As smart as Jobs was, he had many contemporary counterparts in the IQ department. Bill Gates and Larry Ellison are no slouches when it comes to mental acuity. More recently, Mark Zuckerberg’s intellect has been lauded on celluloid, no less. And anyone who seems to cross Larry Page’s path is awed by the hammering intensity of his engineering brilliance.

But the genius of Disney and Jobs was of a different sort. It came from being able to take our collective pulse, and somehow knowing what would make it quicken. They could pluck unrealized dreams and transform them into the treasured stuff of our lives.  It was more art than science, more love than logic, more passion than profit. It was, from our awed viewpoint, magic. It seems to me that Bill Gates and Larry Page have little time for magic.

There have certainly been more financially successful companies. Disney was on the edge of the bankruptcy for much of its history. And when Walt did hit a home run, he quickly ploughed his profits back into his next long shot.

Apple wouldn’t be around today if Microsoft hadn’t come to the rescue in 1997 with a $150 million dollar bailout. That amount seems miniscule today next to Apple’s  $370 billion market cap, making it the most valuable tech company in the world (ironically, worth more than half again as much as Microsoft’s $227 billion.)

Jobs and Disney had the ability to create entirely new categories of consumer demand: full-length animated features, theme parks, personal computers, computer animated movies, personal music devices, smartphones and tablet computers. Each of these innovations owed much to the personal vision of the leader.

I’m not sure what Apple’s path will be in the future. I suspect it will bear an eerie similarity to Disney after Walt’s untimely departure in 1966, where management asked the same question about every decision: “What would Walt do?” I have no doubt that the words “What would Steve do?” will be heard often in Cupertino. I’m also sure that it will be some time before we see the likes of another Steve Jobs or Walt Disney.

The gift they had is not often given. I’m just thankful that they both chose to share it.

Google +1 Goes Critical, But Not in a Good Way

First published October 6, 2011 in Mediapost’s Search Insider

I was in Minneapolis’ Mall of America and happened to wander by the new Microsoft store. The layout, the look and the feel were a near-exact clone of the very popular Apple Stores, one of which just happened to be directly across the concourse. Here, in the largest mall in the world, I had the opportunity to compare and contrast the physical embodiments of two of the most ubiquitous brands in the world.

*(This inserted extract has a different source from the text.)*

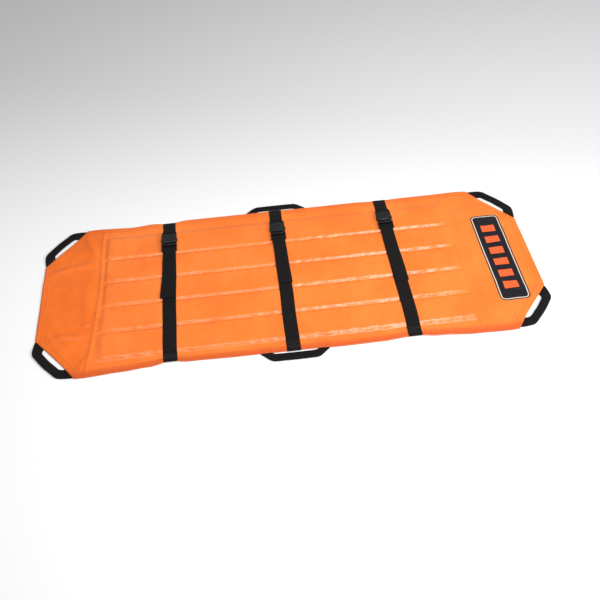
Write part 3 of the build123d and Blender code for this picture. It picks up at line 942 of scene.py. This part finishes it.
def make_strap(strap):
    """One cross strap: its turn in the buckle, standing part, run under the shell and far web."""
    seam = slat_pitch
    center, inner_far, inner_near = "center_strip", "inner_far_strip", "inner_near_strip"
    outer_far, outer_near = "outer_far_strip", "outer_near_strip"
    edge = half_width + web_thickness / 2 + TURN

    turn = strap_line([(seam, tail_mid), (outer_fold - 12, tail_mid), (plug_low[1] - 2, over_bar),
                       (turn_y, over_bar), (turn_y, web_mid), (outer_fold, web_mid),
                       (seam, web_mid)], strap, 2.0)
    back = len(turn) // 2
    turn[:back, 0] += TAIL_DRIFT[strap] * TAIL_START * smooth(plug_low[1], seam, turn[:back, 1])
    strap_piece(f"{strap}_strap_turn", turn, inner_far, outer_far,
                ["outer_far_strap_webs", "inner_far_strap_webs", "inner_far_strap_tails"],
                (outer_fold - 10, outer_fold + 9))

    top = strap_line([(seam, web_mid), (slat_half, web_mid), (inner_fold, web_mid - 0.5),
                      (seam - slat_half, web_mid), (0, web_mid)], strap)
    strap_piece(f"{strap}_strap_far_inner", cut_line(top, 0, seam), center, inner_far,
                ["center_strap_webs", "inner_far_strap_webs"],
                beside(inner_fold, ELASTIC))
    top = strap_line([(0, web_mid), (-slat_half, web_mid), (-inner_fold, web_mid - 0.5),
                      (-seam + slat_half, web_mid), (-seam, web_mid)], strap)
    strap_piece(f"{strap}_strap_near_inner", cut_line(top, -seam, 0), center, inner_near,
                ["center_strap_webs", "inner_near_strap_webs"],
                beside(-inner_fold, -ELASTIC))
    around = strap_line([(-seam, web_mid), (-outer_fold, web_mid - 0.5), (-slat_edge - 3, web_mid),
                         (-slat_edge - 18, hem_mid), (-edge, hem_mid), (-edge, under_mid),
                         (-seam, under_mid)], strap, 2.5)
    strap_piece(f"{strap}_strap_near_outer", around, inner_near, outer_near,
                ["outer_near_strap_webs", "outer_near_under_webs", "inner_near_strap_webs",
                 "inner_near_under_webs"],
                beside(-outer_fold, -ELASTIC))

    below = strap_line([(-seam, under_mid), (0, under_mid), (seam, under_mid)], strap)
    strap_piece(f"{strap}_under_near", cut_line(below, -seam, 0), center, inner_near,
                ["center_under_webs", "inner_near_under_webs"],
                beside(-inner_fold, -UNDER_BEND))
    strap_piece(f"{strap}_under_far", cut_line(below, 0, seam), center, inner_far,
                ["center_under_webs", "inner_far_under_webs"],
                beside(inner_fold, UNDER_BEND))
    around = strap_line([(seam, under_mid), (edge, under_mid), (edge, hem_mid), (lap_y, hem_mid)],
                        strap, 2.5)
    strap_piece(f"{strap}_under_far_edge", around, inner_far, outer_far,
                ["outer_far_under_webs", "inner_far_under_webs"],
                beside(outer_fold, UNDER_BEND))
    far = strap_line([(lap_y, hem_mid), (socket_end + 17, hem_mid), (socket_end + 3, web_mid),
                      (loop_y, web_mid), (loop_y, over_bar + 0.1),
                      (socket_end + 3, over_bar + 0.1), (socket_end + 7, over_bar - 1.0)],
                     strap, 1.5)
    strap_piece(f"{strap}_far_strap", far, outer_far, f"{strap}_socket", [f"{strap}_far_web"],
                (lap_y, socket_end + 3))


def make_tail(strap):
    """The loose tail on top of the standing strap, with its end sewn back on itself."""
    low, high = box_mm(f"{strap}_strap_tail_end")
    end, root = low[1], high[1] - 3.7
    tail = strap_line([(slat_pitch, tail_mid), (inner_fold, tail_mid - 0.2), (root, tail_mid)],
                      strap, 2.5)
    tail[:, 0] += tail_sway(strap, tail[:, 1])
    strap_piece(f"{strap}_tail_middle", tail, "center_strip", "inner_far_strip",
                ["inner_far_strap_tails", "center_strap_webs"], (root, 2 * inner_fold - root))
    hem = tail_mid + web_thickness + 0.15
    tip = strap_line([(root, tail_mid), (end + 12, tail_mid + 0.2), (end + 1, tail_mid + 0.2),
                      (end, (tail_mid + hem) / 2), (end + 1, hem), (end + TAIL_HEM, hem - 0.1)],
                     strap, 1.5)
    tip[:, 0] += tail_sway(strap, tip[:, 1])
    strap_piece(f"{strap}_tail_tip", tip, "center_strip", f"{strap}_tail_end",
                [f"{strap}_strap_tail_end"], (root, root - 6))


# ---- handles ----

# Half a loop from its sewn tab to its middle, as places across the webbing: the inner edge (along
# the root line, out from it), the outer edge, the height of the middle, the thickness.
CORNER_LOOP = [(-64, -44, -112, -44, 0.95, 1.8), (-63, -6, -113, -6, 0.95, 1.8),
               (-61, 2, -112, 3, 1.6, 2.8), (-57, 9, -98, 20, 2.6, 4.8),
               (-53, 13, -81, 38, 3.3, 6.2), (-49, 15, -68, 45, 3.5, 6.8),
               (-40, 16, -52, 46.5, 3.6, 7.0), (0, 18.5, 0, 50, 3.6, 7.0)]
SIDE_LOOP = [(-81, -44, -122, -44, 0.95, 1.8), (-81, -6, -123, -6, 0.95, 1.8),
             (-80, 1.5, -123, 2, 1.6, 2.8), (-76, 5, -108, 15, 2.6, 4.8),
             (-71, 7, -90, 32, 3.3, 6.4), (-67, 7.8, -77, 38, 3.6, 7.0),
             (-55, 8, -60, 38.5, 3.7, 7.2), (0, 8.5, 0, 39, 3.7, 7.2)]

FAR_HANDLE_REACH = (0.6, 0.78)  # the far side's loop: share of its edges' reach


def make_handle(end, side):
    """A loop of folded webbing: a flat tab under the shell at each root, a plump grip between."""
    name = f"{end}_{side}_handle"
    root, along, out = handle_frame(joints[f"{name}_swing"])
    half = np.array(SIDE_LOOP if end == "middle" else CORNER_LOOP, float)
    if name == "middle_far_handle":
        half[:, [1, 3]] *= np.where(half[:, [1, 3]] > 0, FAR_HANDLE_REACH, 1.0)
    other = half[-2::-1] * (-1, 1, -1, 1, 1, 1)
    loop = resample(rounded(np.concatenate([half, other]), 1), 2.5)
    inner, outer = (loop[:, i:i + 1] * along + loop[:, i + 1:i + 2] * out for i in (0, 2))
    line = root * (1, 1, 0) + (inner + outer) / 2
    line[:, 2] = loop[:, 4]
    line[:, 1] += edge_shift(line[:, 0], line[:, 1])
    widths = np.linalg.norm(outer - inner, axis=1)
    sections = [section(width, thick) for width, thick in zip(widths, loop[:, 5])]
    piece = ribbon(name, line, outer - inner, sections, mitred=True)
    piece.data.materials.append(webbing)
    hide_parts(name, f"{side}_handle_tabs")
    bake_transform(piece)


# ---- buckle details ----

COVER_MARGIN = 3.5  # from the socket's sides to its crowned cover
COVER_HALF, COVER_PLACE = 19.5, 23.5  # half the cover's length, its middle from the open end
GRIP_PLACE, GRIP_STEP = -14.5, 3.0  # the cover's two grip lines, from its middle
RIB_PLACE, RIB_STEP = 7.6, 2.6  # the thumb ribs, from the end of a prong
BEAM_PLACE = 36.0  # from the plug's far end to the beam that carries its ridges
BOSS_ROOT = 0.6  # how far a boss reaches into the part under it


def dome(middle, half, rise, aside=(1, 0, 0), ahead=(0, 1, 0), power=5.0, recess=0.0):
    """Vertices and faces of a low crowned boss with a rounded plan, sunk a little at its foot."""
    aside, ahead = np.array(aside, float), np.array(ahead, float)
    up = np.cross(aside, ahead)
    turns = np.linspace(0, 2 * math.pi, 48, endpoint=False)
    plan = [np.sign(f) * np.abs(f) ** (2 / power) for f in (np.cos(turns), np.sin(turns))]
    verts = []
    for ring in (1.0, 1.0, 0.97, 0.90, 0.80, 0.70, 0.66, 0.60, 0.40, 0.15):
        height = rise * (1 - ring ** 5) ** 0.6 - recess * (1 - smooth(0.6, 0.7, ring))
        height = height if verts else -BOSS_ROOT
        for a, b in zip(*plan):
            verts.append(middle + aside * half[0] * ring * a + ahead * half[1] * ring * b
                         + up * height)
    count = len(turns)
    faces = [tuple(range(count))[::-1], tuple(range(len(verts) - count, len(verts)))]
    for start in range(0, len(verts) - count, count):
        for k in range(count):
            m = (k + 1) % count
            faces.append((start + k, start + m, start + count + m, start + count + k))
    return verts, faces


def bosses(name, body, domes):
    """One object of several separate bosses, riding on a body."""
    verts, faces = [], []
    for own_verts, own_faces in domes:
        faces += [tuple(len(verts) + k for k in face) for face in own_faces]
        verts += own_verts
    piece = new_object(name, verts, faces)
    piece.data.materials.append(plastic)
    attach(piece, body)


def make_buckle_details(strap):
    """The socket's crowned cover, ribs on the thumb pads and ridges on the plug's beam."""
    x = strap_x[strap]
    low, high = box_mm(f"{strap}_buckle_socket")
    half = ((high[0] - low[0]) / 2 - COVER_MARGIN, COVER_HALF)
    middle = np.array((x, low[1] + COVER_PLACE, high[2]))
    cover = dome(middle, half, 1.6, recess=0.7)
    grips = [dome(middle + (0, GRIP_PLACE + GRIP_STEP * k, 1.0), (15.0 - 2 * k, 0.8), 0.9, power=3)
             for k in range(2)]
    bosses(f"{strap}_socket_cover", f"{strap}_socket", [cover] + grips)
    for hand, sign in (("left", -1), ("right", 1)):
        low, high = box_mm(f"{strap}_buckle_prong_{hand}")
        face = low[0] if sign < 0 else high[0]
        spots = [np.array((face, high[1] - RIB_PLACE - RIB_STEP * k, (low[2] + high[2]) / 2))
                 for k in range(4)]
        ribs = [dome(spot, (0.75, 2.2), 0.8, aside=(0, sign, 0), ahead=(0, 0, 1), power=3)
                for spot in spots]
        bosses(f"{strap}_thumb_ribs_{hand}", f"{strap}_prong_{hand}", ribs)
    low, high = box_mm(f"{strap}_buckle_plug")
    beam = np.array((x, high[1] - BEAM_PLACE, high[2]))
    ridges = [dome(beam + (0, RIB_STEP * k, 0), (21.0, 0.8), 0.7, power=3) for k in (-1, 0, 1)]
    bosses(f"{strap}_plug_ridges", "outer_far_strip", ridges)


# ---- carried-over parts ----

def dress(node, material, bevel):
    """Give a CAD part its finish, and round its edges a little."""
    part = frame["nodes"][node]
    for material_slot in part.material_slots:
        material_slot.link = "OBJECT"
        material_slot.material = material
    rounding = part.modifiers.new("rounding", "BEVEL")
    rounding.width = bevel
    rounding.segments = 3
    rounding.limit_method = "ANGLE"


make_camera()
make_studio()
webbing = make_webbing_material()
plastic = make_plastic()
wood = make_wood()
make_cloth()
make_cloth_stitches(make_thread("orange_thread", (0.70, 0.13, 0.02, 1)))
make_strap_stitches(make_thread("black_thread", (0.045, 0.04, 0.045, 1)))
for strap in STRAPS:
    make_strap(strap)
    make_tail(strap)
    for part in ("plug", "socket", "prong_left", "prong_right"):
        dress(f"{strap}_buckle_{part}", plastic, 0.0009)
    make_buckle_details(strap)
for end in ("foot", "head", "middle"):
    for side in ("near", "far"):
        make_handle(end, side)
for strip in ("center", "inner_far", "inner_near", "outer_far", "outer_near"):
    dress(f"{strip}_slat", wood, 0.0008)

If not for the several floor staffers in the Microsoft store, it would have been almost empty. Only one person was wandering through the aisles showcasing the latest from Redmond, significantly outnumbered by the two staffers glued to his side, as well as two more looking on over the potential buyer’s shoulder — and still one more, whom I took to be the manager, overseeing the scene from a more discreet distance.

I then swiveled 180 degrees and saw how the Apple store stacked up against the Microsoft challenger. To be fair, the store wasn’t nearly as busy as most locations I’ve been to, but even a conservative estimate would put the customer count at 15 to 20 times the sole Microsoft customer.

This brought to my mind the importance of critical mass. We humans are notoriously impressionable — especially so when being asked to adopt new things. On the average, we have more in common with sheep (or lemmings) than “lone” wolves. So critical mass becomes well, critical in determining the success of new things.  It’s called social proof, and it makes or breaks markets. All things being equal, I’m going to choose Apple over Microsoft just because I have proof than other people have done the same. Then, this movement becomes self-perpetuating. The more people who follow the herd, the more that others want to join it. It’s how we’re wired, and all the Kinect games in the world won’t be enough to fight it.

Critical mass is also vital in social networks. In fact, the concept is central to the health and continued viability of any online community. When the momentum drops, the community is on its way to being a ghost town. When’s the last time you logged onto MySpace? Or Friendster? Or, unless you live in Brazil, Orkut?

Which brings me to Google’s+1. Just a few weeks ago, Rob Garner, one of my fellow Search Insiders, was pondering what Google’s new social offering might do for search.  Millions signed onto Google’s service as soon as it went public. Critical mass seemed well on its way. If the trends held up, this could change everything.

And then it died.

It’s been 2 weeks since I received a Google+1 invite, and that came from a Google employee. There has been no reason to check my +1 circles. I really haven’t given it a thought prior to writing this column. Each and every day, I receive one or two LinkedIn invites in my inbox. I generally receive 4 to 5 Facebook invitations a week. But Google+1? Crickets.

Apparently the only ones using +1 are Google employees who are forced to if they want their bonus, wannabe programmers from India and journalists who are researching the Google+1 obituary they’re writing.

The rapid demise of Google+1 is not new in the world of social media. Other networks have followed a similar path into oblivion, although perhaps not with the same speed. It’s the dilemma of social networks, managing to get beyond the predictable burst of the early adopters and cross the chasm to mainstream usage. To date, Facebook, LinkedIn and perhaps Twitter are the only ones to have managed the chasm crossing successfully. Google+1 sputtered before it even got to the precipice.

What this means is that Google doesn’t have the critical mass of social usage to provide a signal to noise ratio clean enough to impact search rankings. Both the reach and frequency of usage is simply not high enough to make a credible social graph. Eric Schmidt tried to say that there was more than enough online social activity for everyone, but it seems we simply don’t have the patience or free time to maintain multiple social destinations. We’ll kick the tires of a newcomer, but unless it offers something substantially better than the competition, we won’t come back with any regularity.

Google desperately needed a win with +1. But based on current traffic, it seems doomed.

Just like that Microsoft store stuck across the concourse from Apple.